Entries with model source code:

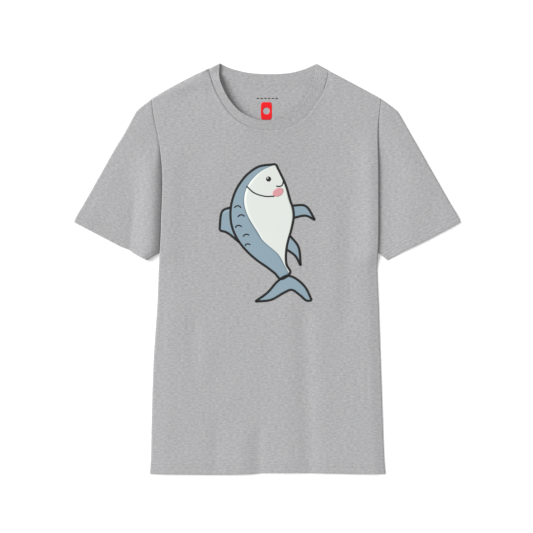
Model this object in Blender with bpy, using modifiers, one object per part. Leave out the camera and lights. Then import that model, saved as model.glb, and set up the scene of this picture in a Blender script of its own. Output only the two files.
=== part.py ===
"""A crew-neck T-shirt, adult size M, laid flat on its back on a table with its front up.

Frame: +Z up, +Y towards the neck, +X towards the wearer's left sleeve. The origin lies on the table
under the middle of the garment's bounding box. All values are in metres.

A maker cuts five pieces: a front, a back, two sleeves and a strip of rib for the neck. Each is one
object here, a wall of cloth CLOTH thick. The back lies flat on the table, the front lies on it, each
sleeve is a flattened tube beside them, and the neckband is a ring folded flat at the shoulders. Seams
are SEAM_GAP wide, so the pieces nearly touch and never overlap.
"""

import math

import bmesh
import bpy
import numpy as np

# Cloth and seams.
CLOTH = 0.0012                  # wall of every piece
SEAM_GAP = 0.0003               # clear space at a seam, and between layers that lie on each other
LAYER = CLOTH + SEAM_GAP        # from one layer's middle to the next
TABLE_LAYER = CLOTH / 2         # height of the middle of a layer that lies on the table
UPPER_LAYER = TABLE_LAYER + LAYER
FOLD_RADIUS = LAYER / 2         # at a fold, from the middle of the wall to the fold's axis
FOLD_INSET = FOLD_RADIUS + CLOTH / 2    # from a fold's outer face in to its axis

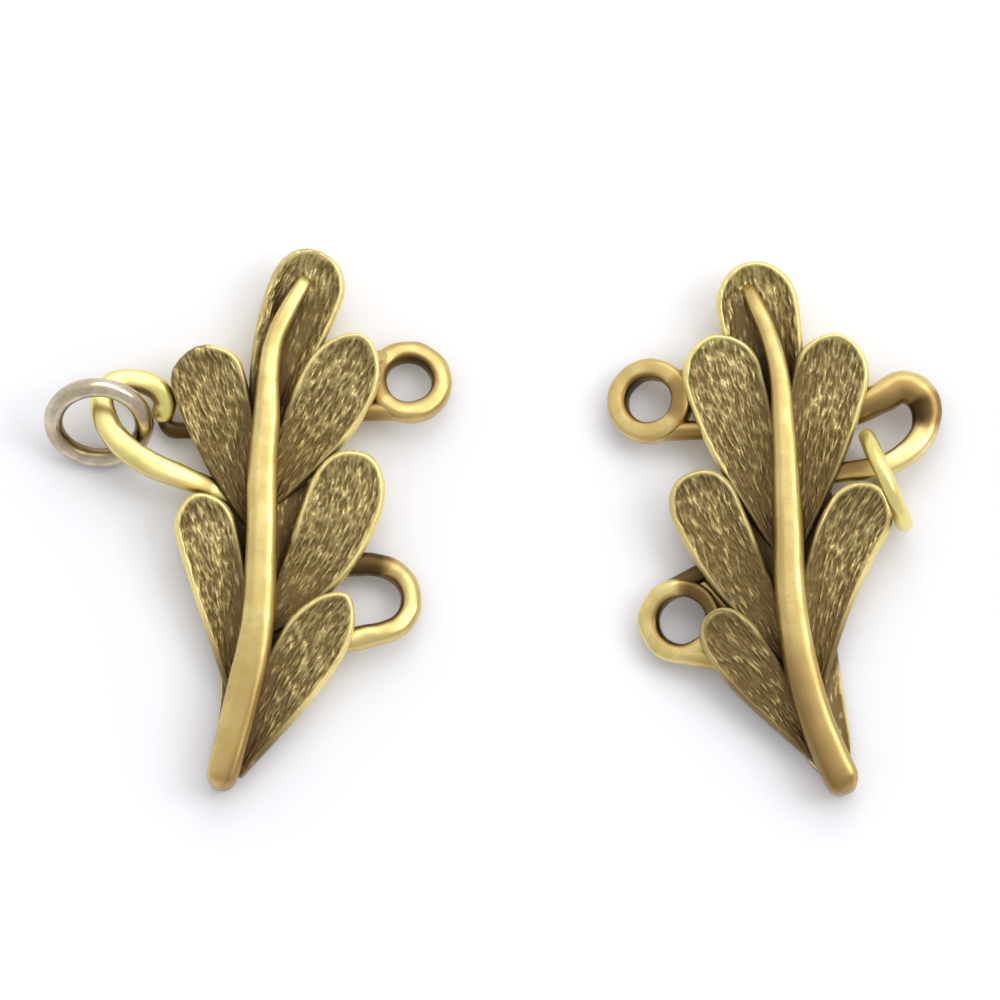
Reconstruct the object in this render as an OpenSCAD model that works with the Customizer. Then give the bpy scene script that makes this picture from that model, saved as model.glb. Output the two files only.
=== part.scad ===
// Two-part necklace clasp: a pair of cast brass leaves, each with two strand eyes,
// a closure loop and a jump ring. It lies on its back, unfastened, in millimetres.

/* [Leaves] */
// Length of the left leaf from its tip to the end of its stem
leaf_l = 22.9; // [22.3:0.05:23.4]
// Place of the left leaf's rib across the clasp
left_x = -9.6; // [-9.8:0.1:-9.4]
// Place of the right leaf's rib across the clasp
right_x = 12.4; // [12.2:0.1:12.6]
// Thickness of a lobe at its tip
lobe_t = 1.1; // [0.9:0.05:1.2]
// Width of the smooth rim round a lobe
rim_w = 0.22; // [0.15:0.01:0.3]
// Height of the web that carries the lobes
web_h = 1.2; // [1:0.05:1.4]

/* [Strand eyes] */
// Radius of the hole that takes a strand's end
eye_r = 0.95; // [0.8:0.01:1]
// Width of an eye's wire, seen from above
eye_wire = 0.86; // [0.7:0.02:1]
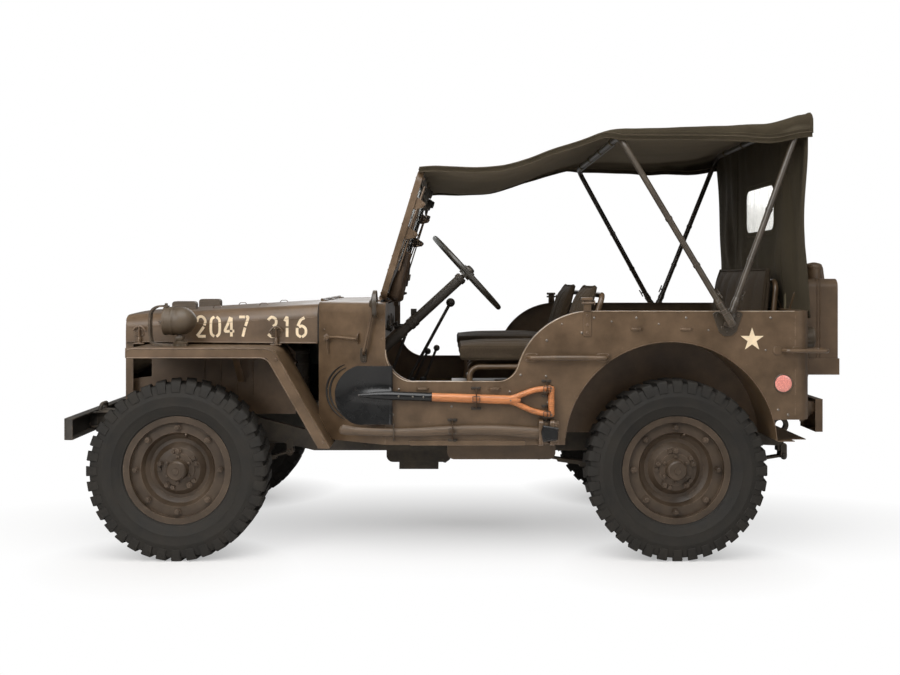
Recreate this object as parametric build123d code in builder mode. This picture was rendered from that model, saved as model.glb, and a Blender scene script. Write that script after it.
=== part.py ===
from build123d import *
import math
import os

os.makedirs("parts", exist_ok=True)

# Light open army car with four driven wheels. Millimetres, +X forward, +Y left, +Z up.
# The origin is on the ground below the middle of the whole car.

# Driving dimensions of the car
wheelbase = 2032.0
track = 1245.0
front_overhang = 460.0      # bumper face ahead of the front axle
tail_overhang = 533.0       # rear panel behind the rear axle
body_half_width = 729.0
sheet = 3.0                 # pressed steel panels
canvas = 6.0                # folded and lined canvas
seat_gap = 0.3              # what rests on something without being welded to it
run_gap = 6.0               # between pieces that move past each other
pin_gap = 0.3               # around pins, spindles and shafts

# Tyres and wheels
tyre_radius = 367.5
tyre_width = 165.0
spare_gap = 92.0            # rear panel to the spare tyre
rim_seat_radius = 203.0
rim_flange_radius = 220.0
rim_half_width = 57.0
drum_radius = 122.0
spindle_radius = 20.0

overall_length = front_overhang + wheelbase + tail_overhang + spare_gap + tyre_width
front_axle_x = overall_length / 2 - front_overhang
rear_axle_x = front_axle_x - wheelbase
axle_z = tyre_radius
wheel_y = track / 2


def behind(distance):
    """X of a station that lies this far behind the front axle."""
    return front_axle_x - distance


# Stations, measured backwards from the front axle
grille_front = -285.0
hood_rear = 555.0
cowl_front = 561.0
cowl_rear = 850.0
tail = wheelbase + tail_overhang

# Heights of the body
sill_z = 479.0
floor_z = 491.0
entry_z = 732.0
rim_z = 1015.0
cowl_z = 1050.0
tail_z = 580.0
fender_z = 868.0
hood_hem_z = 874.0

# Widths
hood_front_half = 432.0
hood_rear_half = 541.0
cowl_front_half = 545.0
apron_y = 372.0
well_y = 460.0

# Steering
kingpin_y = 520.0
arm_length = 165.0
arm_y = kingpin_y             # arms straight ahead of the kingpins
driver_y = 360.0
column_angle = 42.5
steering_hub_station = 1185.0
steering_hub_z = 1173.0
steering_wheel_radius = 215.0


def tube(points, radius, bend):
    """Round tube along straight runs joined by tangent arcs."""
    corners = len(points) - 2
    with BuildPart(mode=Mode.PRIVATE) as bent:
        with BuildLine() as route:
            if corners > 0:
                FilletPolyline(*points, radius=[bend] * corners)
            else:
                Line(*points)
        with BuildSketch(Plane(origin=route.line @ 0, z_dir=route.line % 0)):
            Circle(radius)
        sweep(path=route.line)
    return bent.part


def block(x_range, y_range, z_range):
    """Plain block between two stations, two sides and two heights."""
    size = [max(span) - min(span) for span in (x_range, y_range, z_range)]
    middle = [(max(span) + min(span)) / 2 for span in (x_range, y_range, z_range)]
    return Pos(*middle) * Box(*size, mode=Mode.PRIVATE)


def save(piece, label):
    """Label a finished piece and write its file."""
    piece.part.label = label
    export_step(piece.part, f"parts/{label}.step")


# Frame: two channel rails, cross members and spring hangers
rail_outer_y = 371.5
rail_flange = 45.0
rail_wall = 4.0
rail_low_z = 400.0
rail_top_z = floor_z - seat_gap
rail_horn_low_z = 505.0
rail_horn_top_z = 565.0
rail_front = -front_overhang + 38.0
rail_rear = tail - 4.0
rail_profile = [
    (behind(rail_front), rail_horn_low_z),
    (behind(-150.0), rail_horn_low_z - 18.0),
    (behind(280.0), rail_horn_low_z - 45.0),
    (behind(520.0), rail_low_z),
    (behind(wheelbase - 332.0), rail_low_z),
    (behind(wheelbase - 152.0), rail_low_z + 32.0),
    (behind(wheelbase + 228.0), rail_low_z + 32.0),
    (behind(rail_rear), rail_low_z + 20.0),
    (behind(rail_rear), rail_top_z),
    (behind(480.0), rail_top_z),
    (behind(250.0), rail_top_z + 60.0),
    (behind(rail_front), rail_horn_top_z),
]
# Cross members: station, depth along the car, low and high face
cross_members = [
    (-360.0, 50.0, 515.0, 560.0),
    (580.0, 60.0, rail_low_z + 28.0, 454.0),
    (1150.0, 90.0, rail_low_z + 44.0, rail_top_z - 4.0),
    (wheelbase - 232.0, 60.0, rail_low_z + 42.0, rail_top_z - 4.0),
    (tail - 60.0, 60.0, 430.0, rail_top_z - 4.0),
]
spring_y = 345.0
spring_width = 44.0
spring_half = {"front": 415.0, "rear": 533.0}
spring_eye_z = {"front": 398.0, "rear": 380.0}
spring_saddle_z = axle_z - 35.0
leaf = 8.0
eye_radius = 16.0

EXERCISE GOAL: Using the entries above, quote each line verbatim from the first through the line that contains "under the middle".

EXPECTED OUTPUT:
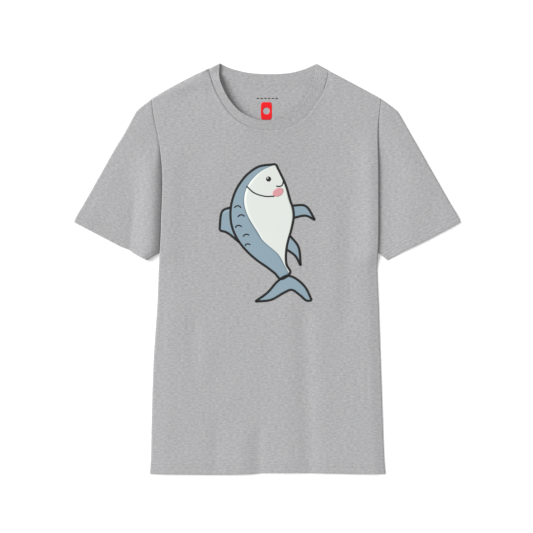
Model this object in Blender with bpy, using modifiers, one object per part. Leave out the camera and lights. Then import that model, saved as model.glb, and set up the scene of this picture in a Blender script of its own. Output only the two files.
=== part.py ===
"""A crew-neck T-shirt, adult size M, laid flat on its back on a table with its front up.

Frame: +Z up, +Y towards the neck, +X towards the wearer's left sleeve. The origin lies on the table
under the middle of the garment's bounding box. All values are in metres.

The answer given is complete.